Reeves spoke specifically of Mississippi, but plenty of balding heads from elsewhere nodded. Whether under Democratic or Republican hegemony, the mantra for the New South since 1876 has been this: face forward.
But to what? And at what cost?
William Faulkner taught us the past isn't dead, it isn't even past. One need not observe that Jefferson Davis' last home (maintained by the Sons of the Confederate Veterans) is immediately adjacent to the meeting hall for the Southern Legislative Conference to appreciate that here.
All you need to do is walk around Biloxi.
Just 12 years ago, barely a sip of whiskey in the annals of Southern history, Hurricane Katrina's category-five winds pushed 12 feet of seawater atop downtown Biloxi. Dozens died. Those who fled to Jackson and Hattiesburg returned to find their homes, churches, and businesses washed away.
Some rebuilt, many did not. Biloxi's population is down more than 10 percent since. Just across Beach Boulevard from the city's high-rise casino hotels, lots scraped vacant by the surge still line the street.

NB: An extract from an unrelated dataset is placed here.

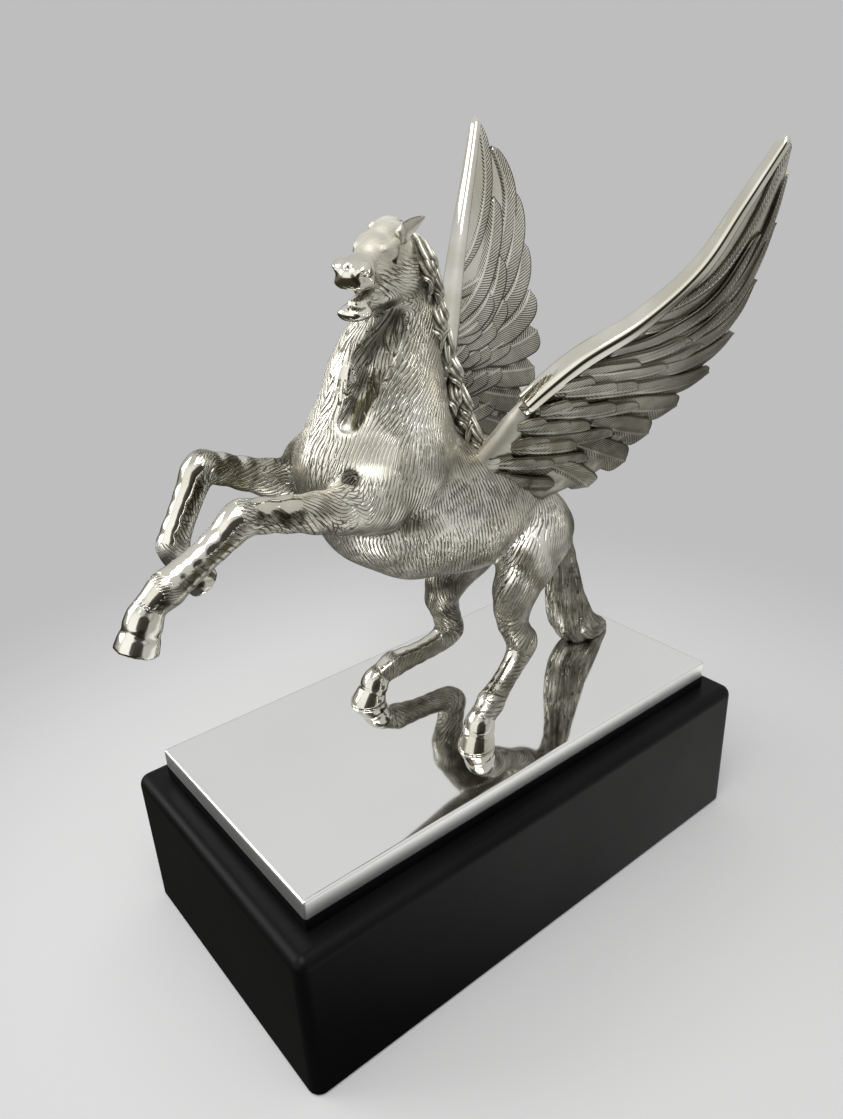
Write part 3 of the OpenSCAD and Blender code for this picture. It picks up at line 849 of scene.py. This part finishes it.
def shell_of(top, under):
    """A closed mesh from two grids of points with the same layout."""
    rows, columns = top.shape[:2]
    number = np.arange(rows * columns).reshape(rows, columns)
    a, b, c, d = number[:-1, :-1], number[1:, :-1], number[1:, 1:], number[:-1, 1:]
    quads = np.stack([a, b, c, d], -1).reshape(-1, 4)
    rim = np.concatenate([number[0, :-1], number[:-1, -1], number[-1, :0:-1], number[:0:-1, 0]])
    onward = np.roll(rim, -1)
    count = rows * columns
    sides = np.stack([rim, onward, onward + count, rim + count], -1)
    quads = np.concatenate([quads, quads[:, ::-1] + count, sides])
    faces = np.concatenate([quads[:, [0, 1, 2]], quads[:, [0, 2, 3]]])
    return np.vstack([top.reshape(-1, 3), under.reshape(-1, 3)]), faces


# On a feather, in millimetres; the crown's height is a share of the half width
QUILL_HEIGHT, QUILL_WIDTH, RIM_HEIGHT, RIM_WIDTH, CROWN = 0.42, 0.36, 0.26, 0.5, 0.066


def feather(start, end, wide, lift, thick=1.1, tilt=0.20, bend=0.6, faces_out=0, columns=15, rows=44):
    """A feather from start to end, both (u, v) on the sheet. Returns its mesh and barb places.

    faces_out is 0 for a flight feather seen from both sides, and 1 or -1 for a covert that
    lies on one side of the wing."""
    s = np.linspace(0, 1, rows)
    u = start[0] + (end[0] - start[0]) * (s * bend + s ** 2 * (1 - bend))
    v = start[1] + (end[1] - start[1]) * (s * (2 - bend) - s ** 2 * (1 - bend))
    spine, out = sheet(u, v), sheet_normal(u, v)
    way = unit(np.gradient(spine, axis=0))
    across = unit(np.cross(out, way))
    length = np.append(0, np.cumsum(np.linalg.norm(np.diff(spine, axis=0), axis=1)))
    rounding = np.sqrt(np.clip(1 - ((s - 0.80) / 0.20).clip(0, 1) ** 2, 0, 1))
    half = wide * (0.62 + 0.38 * step(s, 0, 0.45)) * rounding + 0.06
    t = np.linspace(-1, 1, columns)
    t = np.sign(t) * np.abs(t) ** 0.9
    spread = half[:, None] * t[None]
    quill = QUILL_HEIGHT * np.exp(-(spread / QUILL_WIDTH) ** 2) * (1 - step(s, 0.85, 1.0))[:, None]
    crown = CROWN * wide * (1 - t[None] ** 2)
    rim = RIM_HEIGHT * np.exp(-((1 - np.abs(t[None])) * half[:, None] / RIM_WIDTH) ** 2)
    base = spine[:, None] + across[:, None] * spread[..., None]
    slant, relief = tilt * spread, quill + crown + rim
    if faces_out:
        up = faces_out * (lift + relief + thick / 2 + slant)
        down = np.full_like(up, faces_out * 0.1)
        if faces_out < 0:
            up, down = down, up
    else:
        half_thick = thick / 2 * (1 - 0.75 * t[None] ** 6)
        up = slant + lift + relief + half_thick
        down = slant + lift - relief - half_thick
    top, under = base + out[:, None] * up[..., None], base + out[:, None] * down[..., None]
    points, faces = shell_of(top, under)
    edge = (half[:, None] - np.abs(spread)).clip(0, 2)
    barbs = np.stack([spread, np.repeat(length[:, None], columns, 1), edge], -1).reshape(-1, 3)
    return points, faces, np.vstack([barbs, barbs])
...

Crossing one of those empty lots after a fried chicken dinner, I stumble upon a black granite monument in a small grove of trees, the monument's height illustrating the water's depth. Names of the Gulf Coast's dead and missing carved into the black rock call Maya Lin and her Vietnam monument to mind.
Some of the granite on this wall has fallen off, however, and three of the four lights intended to illuminate the memorial are inoperable, as if the statute of repose has run on this particular memory.
We want to believe our creative powers are bold and vast, but Biloxi whispers their limits.
Maybe the best we can do in the South in the face of challenge is to roll the dice in the 24-hour carnival of light and sound on Beach Boulevard's gulf side. Maybe it means nothing to note that where the waters crested under a live oak tree, the lights are out.
But, what if we crossed the road, and what if we turned them back on?